The Mechanically Based Antenna program could enable radio communication through seawater and the ground, and directly between warfighters hundreds of kilometers apart.

Credit: U.S. Defense Advanced Research Projects Agency

The U.S. Defense Advanced Research Projects Agency (DARPA) wants to build wireless radio transmitters in environments that have previously thwarted communication.

DARPA's Troy Olsson recently announced the A Mechanically Based Antenna (AMEBA) program to harness ultra-low-frequency (ULF) electromagnetic waves that can penetrate some distance into media such as water, soil, rock, metal, and building materials.
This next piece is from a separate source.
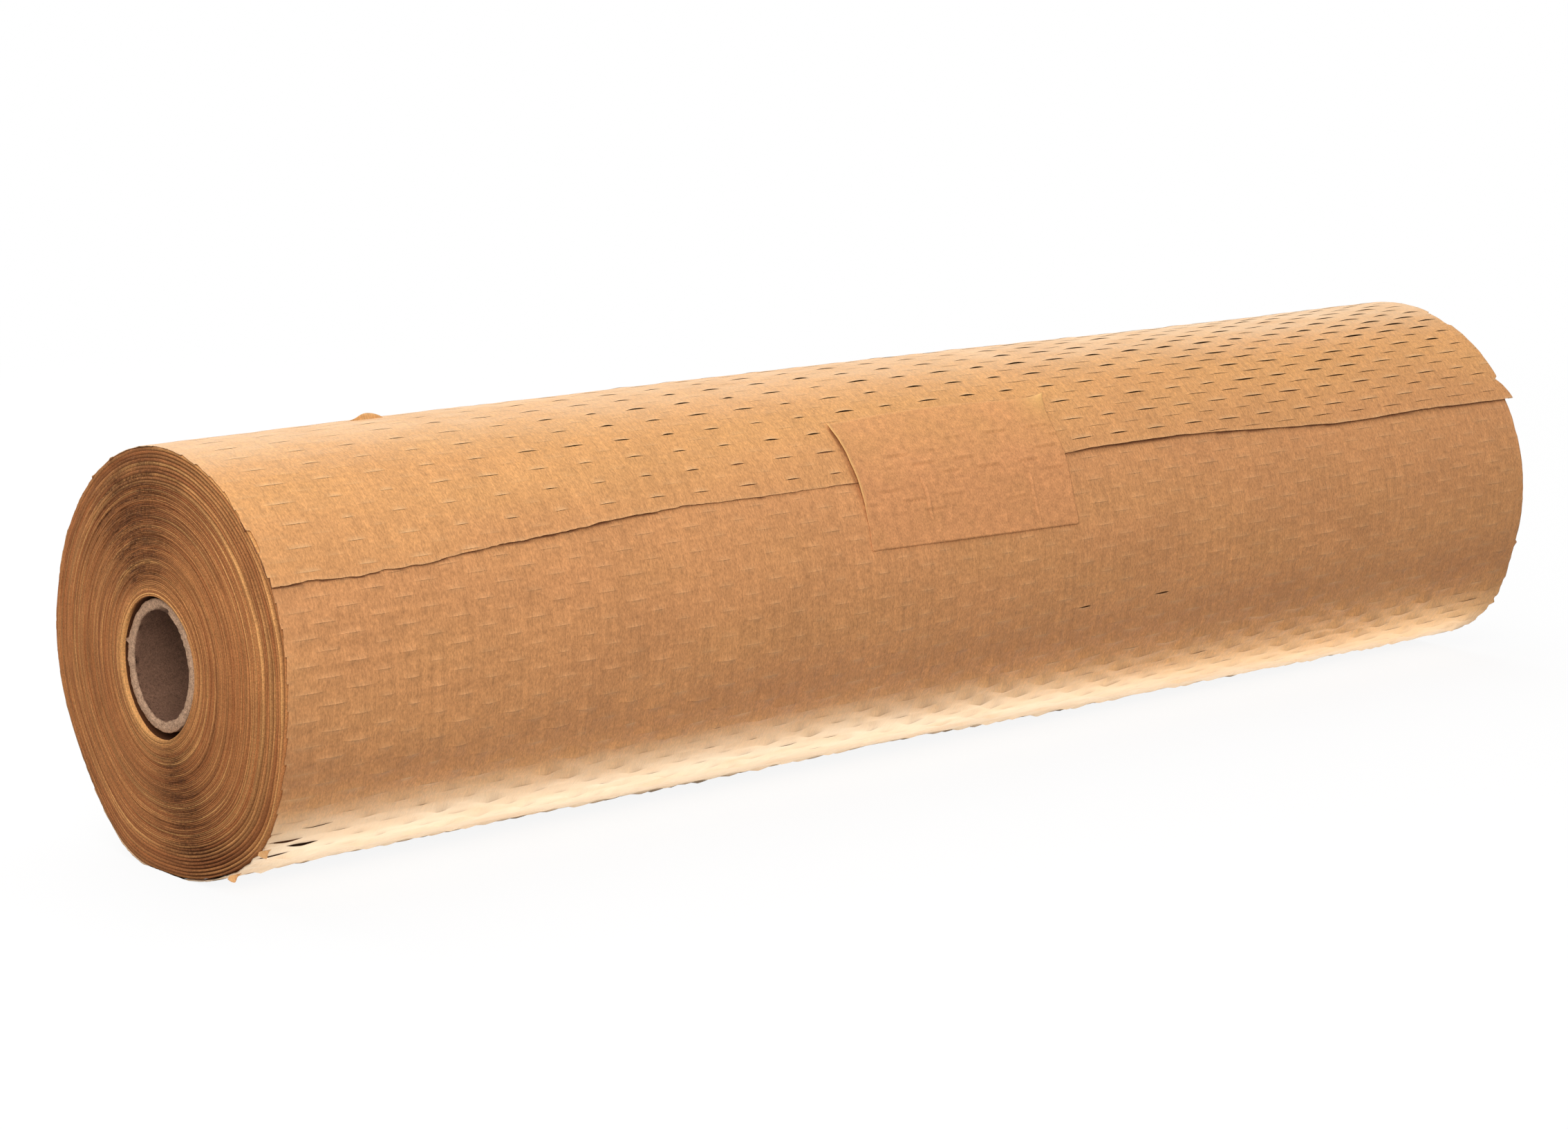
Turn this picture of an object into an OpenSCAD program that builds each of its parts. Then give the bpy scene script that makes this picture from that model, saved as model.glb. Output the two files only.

A band of very-low-frequency (VLF) signals in close proximity opens additional communications potential because at these wavelengths, the atmospheric passage between the Earth's surface and the ionosphere acts like a radio waveguide in which the signals can propagate halfway around the planet.

"If we are successful, scuba divers would be able to use a ULF channel for low bit-rate communications, like text messages, to communicate with each other or with nearby submarines, ships, relay buoys, [unmanned aerial vehicles], and ground-based assets," Olsson says.

AMEBA's goal is to create new VLF and ULF transmitters that are small, light, and power-efficient enough to be carried by individual soldiers in any setting. The program aims to develop antennas that generate signals by mechanically moving materials containing strong electric or magnetic fields.

"We should be able to give our warfighters extremely valuable mission-expanding channels of communications that no one has had before," Olsson says.